Further research on the “holy spirit” in Psalm 51:11 reveals that the first English Bibles, Wycliffe, Coverdale, Great, Bishops did not capitalize “holy spirit.” However, the Geneva Bible 1560, and KJV 1611 have “holy Spirit” in verse 11 as well as “free Spirit” in verse 12.
In the 1769 edition of the KJV the capitalization was removed from “spirit” and the expression has remained without capitals in the KJV proper until today. However, in the 1873 Cambridge edition of the KJV, the American Standard Version 1901, the RSV 1952 and the NKJV, the capitalization has returned.
The first English Bible which I could find to capitalize both words as “Holy Spirit” was the Young’s Literal Translation
Among more recent Bibles, the NEB, JB, NEB and NRSV do not use capitals for either word, and the NASB, (T)NIV, ESV, CEV, NLT and HCSB capitalize both words.
In French the Louis Segond 1910, has “ton esprit saint” which is distinctly different from “Le Saint Esprit,” the name of the Holy Spirit in Luke 1:35. However, la Bible du Semeur, 1999, has made the two correspond as “l’Esprit Saint”.
Another tradition preserved the phrase “spirit of holiness” as in the Darby translation 1890.. The equivalent for this appears in the Elberfelder translation, 1871, “den Geist deiner Heiligkeit” and in the David Martin translation, 1744, “l’Esprit de Ta Sainteté.” Today in English only the NLT offers the variation “your spirit of holiness” as a footnote.
Although exegesis and theological thinking is supposed to come from the original languages, it is virtually impossible not to be influenced by the version which one meets in one’s own language first. Therefore, we see several distinct lines of interpretation for this verse. Psalm 51:11 can be used to illustrate the representation of the third person of the trinity in the Hebrew scriptures, or to teach that God can remove His indwelling Holy Spirit from an individual,
- Psalm51 says, “Take not Your Holy Spirit from me.” The Holy Spirit is the third person in the Triune God. The Holy Spirit is the sole giver of God-pleasing spiritual life. “No one can say that Jesus is Lord but by the Holy Spirit.” The psalm makes it pretty clear that the Holy Spirit can be taken from you and me.
The other interpretation leads to commentary such as that of Herman Bavinck (1854-1921)
- He gives the spirit of prophecy to the prophets,4 and renewal and sanctification and guidance to all of God’s children (Ps. 51:12-13 and 143:10).

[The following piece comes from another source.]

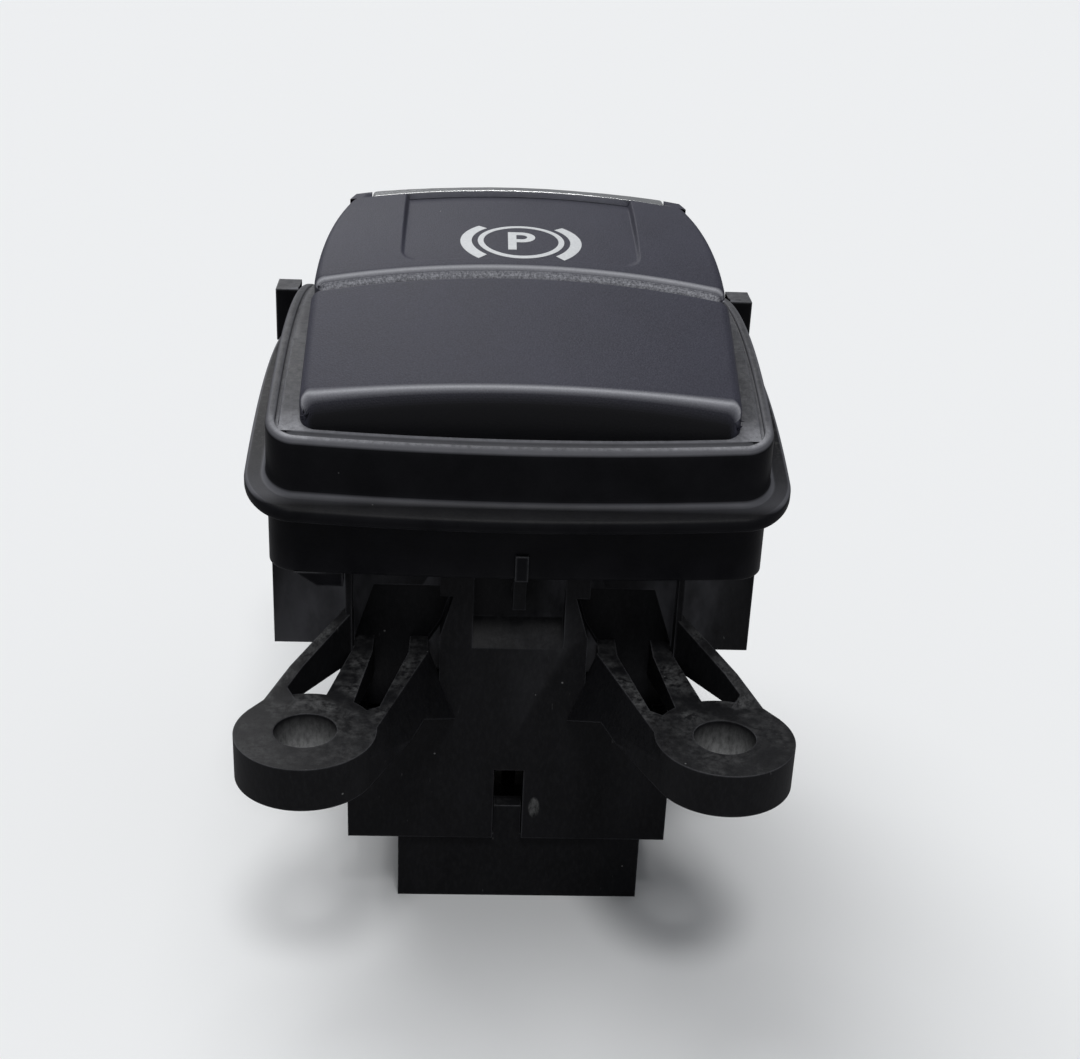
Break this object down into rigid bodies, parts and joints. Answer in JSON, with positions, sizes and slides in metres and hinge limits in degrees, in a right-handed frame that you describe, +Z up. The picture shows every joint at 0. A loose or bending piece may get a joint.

and from Whitten, 2004, page 186,
- This is the plea by David for God to restore the condition of sanctification to his spirit.
Since there are no capital letters in Hebrew, one cannot say with certainty that “holy spirit” should appear in English capitalized or not. However, if the addition of capitals is going to cause people to fall into error and then preach that error from the pulpit, I feel that the publishers have a responsibility to add a footnote or reconsider the use of capital letters in this passage and others.